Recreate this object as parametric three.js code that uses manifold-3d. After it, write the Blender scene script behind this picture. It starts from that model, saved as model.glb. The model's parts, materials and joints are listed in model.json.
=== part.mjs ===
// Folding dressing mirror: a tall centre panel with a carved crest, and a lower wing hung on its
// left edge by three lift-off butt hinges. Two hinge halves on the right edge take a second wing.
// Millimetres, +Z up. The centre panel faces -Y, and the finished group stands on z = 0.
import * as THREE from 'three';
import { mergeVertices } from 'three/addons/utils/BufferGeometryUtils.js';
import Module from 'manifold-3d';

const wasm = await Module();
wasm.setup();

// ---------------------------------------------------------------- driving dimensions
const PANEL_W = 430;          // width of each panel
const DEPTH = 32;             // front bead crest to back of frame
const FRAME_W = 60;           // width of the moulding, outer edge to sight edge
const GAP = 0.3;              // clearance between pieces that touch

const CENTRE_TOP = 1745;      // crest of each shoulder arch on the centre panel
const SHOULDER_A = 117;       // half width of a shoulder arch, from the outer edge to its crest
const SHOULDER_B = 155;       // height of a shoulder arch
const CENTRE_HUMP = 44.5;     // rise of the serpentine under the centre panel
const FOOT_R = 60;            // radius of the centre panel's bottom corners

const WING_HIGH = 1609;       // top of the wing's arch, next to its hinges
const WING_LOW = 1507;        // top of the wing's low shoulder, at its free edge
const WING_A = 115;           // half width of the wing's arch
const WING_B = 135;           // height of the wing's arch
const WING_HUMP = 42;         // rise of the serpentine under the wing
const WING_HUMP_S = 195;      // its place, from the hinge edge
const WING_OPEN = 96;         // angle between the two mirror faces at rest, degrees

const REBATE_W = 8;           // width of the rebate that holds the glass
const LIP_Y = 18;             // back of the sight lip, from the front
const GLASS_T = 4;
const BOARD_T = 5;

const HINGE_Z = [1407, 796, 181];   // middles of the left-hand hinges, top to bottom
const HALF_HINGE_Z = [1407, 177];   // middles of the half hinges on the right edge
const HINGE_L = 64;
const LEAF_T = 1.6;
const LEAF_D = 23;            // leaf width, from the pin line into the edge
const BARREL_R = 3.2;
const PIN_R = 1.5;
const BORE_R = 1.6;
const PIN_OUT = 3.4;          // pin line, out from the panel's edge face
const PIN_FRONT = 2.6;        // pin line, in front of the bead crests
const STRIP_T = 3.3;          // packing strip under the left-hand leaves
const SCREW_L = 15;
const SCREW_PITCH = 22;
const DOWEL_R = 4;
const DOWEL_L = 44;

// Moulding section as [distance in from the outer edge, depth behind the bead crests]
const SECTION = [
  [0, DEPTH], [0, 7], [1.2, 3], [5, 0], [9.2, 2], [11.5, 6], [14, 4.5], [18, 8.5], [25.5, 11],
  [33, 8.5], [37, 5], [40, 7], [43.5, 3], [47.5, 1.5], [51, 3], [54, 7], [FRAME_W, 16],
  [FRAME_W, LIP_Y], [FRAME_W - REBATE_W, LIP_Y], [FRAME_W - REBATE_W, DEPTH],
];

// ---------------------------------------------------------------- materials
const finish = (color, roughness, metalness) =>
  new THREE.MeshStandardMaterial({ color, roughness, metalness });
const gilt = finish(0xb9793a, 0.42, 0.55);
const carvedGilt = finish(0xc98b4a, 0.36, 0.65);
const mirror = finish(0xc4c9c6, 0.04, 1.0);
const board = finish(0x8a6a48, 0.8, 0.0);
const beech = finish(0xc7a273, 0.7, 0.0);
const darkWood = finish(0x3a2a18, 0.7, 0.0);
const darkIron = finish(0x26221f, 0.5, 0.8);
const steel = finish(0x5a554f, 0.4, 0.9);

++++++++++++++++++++

TASK INSTRUCTIONS: Write the entire listing out again, word for word.

EXERCISE SOLUTION:
Recreate this object as parametric three.js code that uses manifold-3d. After it, write the Blender scene script behind this picture. It starts from that model, saved as model.glb. The model's parts, materials and joints are listed in model.json.
=== part.mjs ===
// Folding dressing mirror: a tall centre panel with a carved crest, and a lower wing hung on its
// left edge by three lift-off butt hinges. Two hinge halves on the right edge take a second wing.
// Millimetres, +Z up. The centre panel faces -Y, and the finished group stands on z = 0.
import * as THREE from 'three';
import { mergeVertices } from 'three/addons/utils/BufferGeometryUtils.js';
import Module from 'manifold-3d';

const wasm = await Module();
wasm.setup();

// ---------------------------------------------------------------- driving dimensions
const PANEL_W = 430;          // width of each panel
const DEPTH = 32;             // front bead crest to back of frame
const FRAME_W = 60;           // width of the moulding, outer edge to sight edge
const GAP = 0.3;              // clearance between pieces that touch

const CENTRE_TOP = 1745;      // crest of each shoulder arch on the centre panel
const SHOULDER_A = 117;       // half width of a shoulder arch, from the outer edge to its crest
const SHOULDER_B = 155;       // height of a shoulder arch
const CENTRE_HUMP = 44.5;     // rise of the serpentine under the centre panel
const FOOT_R = 60;            // radius of the centre panel's bottom corners

const WING_HIGH = 1609;       // top of the wing's arch, next to its hinges
const WING_LOW = 1507;        // top of the wing's low shoulder, at its free edge
const WING_A = 115;           // half width of the wing's arch
const WING_B = 135;           // height of the wing's arch
const WING_HUMP = 42;         // rise of the serpentine under the wing
const WING_HUMP_S = 195;      // its place, from the hinge edge
const WING_OPEN = 96;         // angle between the two mirror faces at rest, degrees

const REBATE_W = 8;           // width of the rebate that holds the glass
const LIP_Y = 18;             // back of the sight lip, from the front
const GLASS_T = 4;
const BOARD_T = 5;

const HINGE_Z = [1407, 796, 181];   // middles of the left-hand hinges, top to bottom
const HALF_HINGE_Z = [1407, 177];   // middles of the half hinges on the right edge
const HINGE_L = 64;
const LEAF_T = 1.6;
const LEAF_D = 23;            // leaf width, from the pin line into the edge
const BARREL_R = 3.2;
const PIN_R = 1.5;
const BORE_R = 1.6;
const PIN_OUT = 3.4;          // pin line, out from the panel's edge face
const PIN_FRONT = 2.6;        // pin line, in front of the bead crests
const STRIP_T = 3.3;          // packing strip under the left-hand leaves
const SCREW_L = 15;
const SCREW_PITCH = 22;
const DOWEL_R = 4;
const DOWEL_L = 44;

// Moulding section as [distance in from the outer edge, depth behind the bead crests]
const SECTION = [
  [0, DEPTH], [0, 7], [1.2, 3], [5, 0], [9.2, 2], [11.5, 6], [14, 4.5], [18, 8.5], [25.5, 11],
  [33, 8.5], [37, 5], [40, 7], [43.5, 3], [47.5, 1.5], [51, 3], [54, 7], [FRAME_W, 16],
  [FRAME_W, LIP_Y], [FRAME_W - REBATE_W, LIP_Y], [FRAME_W - REBATE_W, DEPTH],
];

// ---------------------------------------------------------------- materials
const finish = (color, roughness, metalness) =>
  new THREE.MeshStandardMaterial({ color, roughness, metalness });
const gilt = finish(0xb9793a, 0.42, 0.55);
const carvedGilt = finish(0xc98b4a, 0.36, 0.65);
const mirror = finish(0xc4c9c6, 0.04, 1.0);
const board = finish(0x8a6a48, 0.8, 0.0);
const beech = finish(0xc7a273, 0.7, 0.0);
const darkWood = finish(0x3a2a18, 0.7, 0.0);
const darkIron = finish(0x26221f, 0.5, 0.8);
const steel = finish(0x5a554f, 0.4, 0.9);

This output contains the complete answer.